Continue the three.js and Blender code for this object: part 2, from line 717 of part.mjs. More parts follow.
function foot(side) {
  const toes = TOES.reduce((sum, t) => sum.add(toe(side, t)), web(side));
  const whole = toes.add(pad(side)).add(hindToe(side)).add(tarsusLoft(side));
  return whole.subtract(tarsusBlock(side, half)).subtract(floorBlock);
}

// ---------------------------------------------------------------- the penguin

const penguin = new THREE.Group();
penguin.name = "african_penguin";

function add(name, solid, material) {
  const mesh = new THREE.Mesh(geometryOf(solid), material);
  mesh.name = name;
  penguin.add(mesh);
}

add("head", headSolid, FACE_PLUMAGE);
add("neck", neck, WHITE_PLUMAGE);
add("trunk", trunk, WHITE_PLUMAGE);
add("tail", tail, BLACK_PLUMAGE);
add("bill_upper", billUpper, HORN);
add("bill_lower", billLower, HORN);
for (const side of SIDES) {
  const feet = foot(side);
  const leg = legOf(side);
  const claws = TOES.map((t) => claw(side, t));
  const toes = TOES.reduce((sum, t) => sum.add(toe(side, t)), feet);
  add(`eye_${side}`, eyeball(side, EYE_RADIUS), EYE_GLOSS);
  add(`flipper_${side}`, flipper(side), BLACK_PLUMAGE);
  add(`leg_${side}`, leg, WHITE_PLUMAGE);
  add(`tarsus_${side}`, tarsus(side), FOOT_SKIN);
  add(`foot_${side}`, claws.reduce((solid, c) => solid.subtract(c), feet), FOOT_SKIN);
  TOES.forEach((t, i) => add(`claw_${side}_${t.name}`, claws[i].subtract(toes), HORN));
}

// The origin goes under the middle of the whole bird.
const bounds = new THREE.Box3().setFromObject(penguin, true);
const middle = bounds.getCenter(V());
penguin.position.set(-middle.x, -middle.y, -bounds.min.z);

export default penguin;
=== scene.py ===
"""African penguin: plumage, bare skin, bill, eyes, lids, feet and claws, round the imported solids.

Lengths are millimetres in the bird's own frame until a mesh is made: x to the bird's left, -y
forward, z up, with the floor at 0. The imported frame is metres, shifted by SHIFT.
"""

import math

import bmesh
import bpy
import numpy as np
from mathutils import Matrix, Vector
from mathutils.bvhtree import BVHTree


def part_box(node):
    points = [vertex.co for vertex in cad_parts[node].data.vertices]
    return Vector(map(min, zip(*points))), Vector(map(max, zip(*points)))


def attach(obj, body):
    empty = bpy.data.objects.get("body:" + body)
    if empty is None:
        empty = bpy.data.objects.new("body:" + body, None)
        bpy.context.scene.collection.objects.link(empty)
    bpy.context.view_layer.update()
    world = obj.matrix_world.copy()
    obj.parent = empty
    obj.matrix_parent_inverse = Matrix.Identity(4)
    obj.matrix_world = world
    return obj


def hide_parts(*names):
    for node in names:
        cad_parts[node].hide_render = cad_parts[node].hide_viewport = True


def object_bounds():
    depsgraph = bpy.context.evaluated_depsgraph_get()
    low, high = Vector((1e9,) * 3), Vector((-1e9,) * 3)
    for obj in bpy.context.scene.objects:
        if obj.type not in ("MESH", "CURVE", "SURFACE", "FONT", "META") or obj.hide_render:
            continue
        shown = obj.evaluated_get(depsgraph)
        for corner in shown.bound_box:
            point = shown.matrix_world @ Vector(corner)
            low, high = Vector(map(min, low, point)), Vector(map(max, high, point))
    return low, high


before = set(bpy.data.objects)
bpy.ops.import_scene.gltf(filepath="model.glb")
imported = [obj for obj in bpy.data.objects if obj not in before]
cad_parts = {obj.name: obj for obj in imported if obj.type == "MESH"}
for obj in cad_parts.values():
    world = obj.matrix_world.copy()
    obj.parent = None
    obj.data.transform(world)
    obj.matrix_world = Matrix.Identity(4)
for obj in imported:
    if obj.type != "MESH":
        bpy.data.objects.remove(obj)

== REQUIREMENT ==
Write down exactly the span of lines above from the one containing "the whole bird." to the one containing "import numpy as np", both ends included.

== ANSWER BELOW ==
// The origin goes under the middle of the whole bird.
const bounds = new THREE.Box3().setFromObject(penguin, true);
const middle = bounds.getCenter(V());
penguin.position.set(-middle.x, -middle.y, -bounds.min.z);

export default penguin;
=== scene.py ===
"""African penguin: plumage, bare skin, bill, eyes, lids, feet and claws, round the imported solids.

Lengths are millimetres in the bird's own frame until a mesh is made: x to the bird's left, -y
forward, z up, with the floor at 0. The imported frame is metres, shifted by SHIFT.
"""

import math

import bmesh
import bpy
import numpy as np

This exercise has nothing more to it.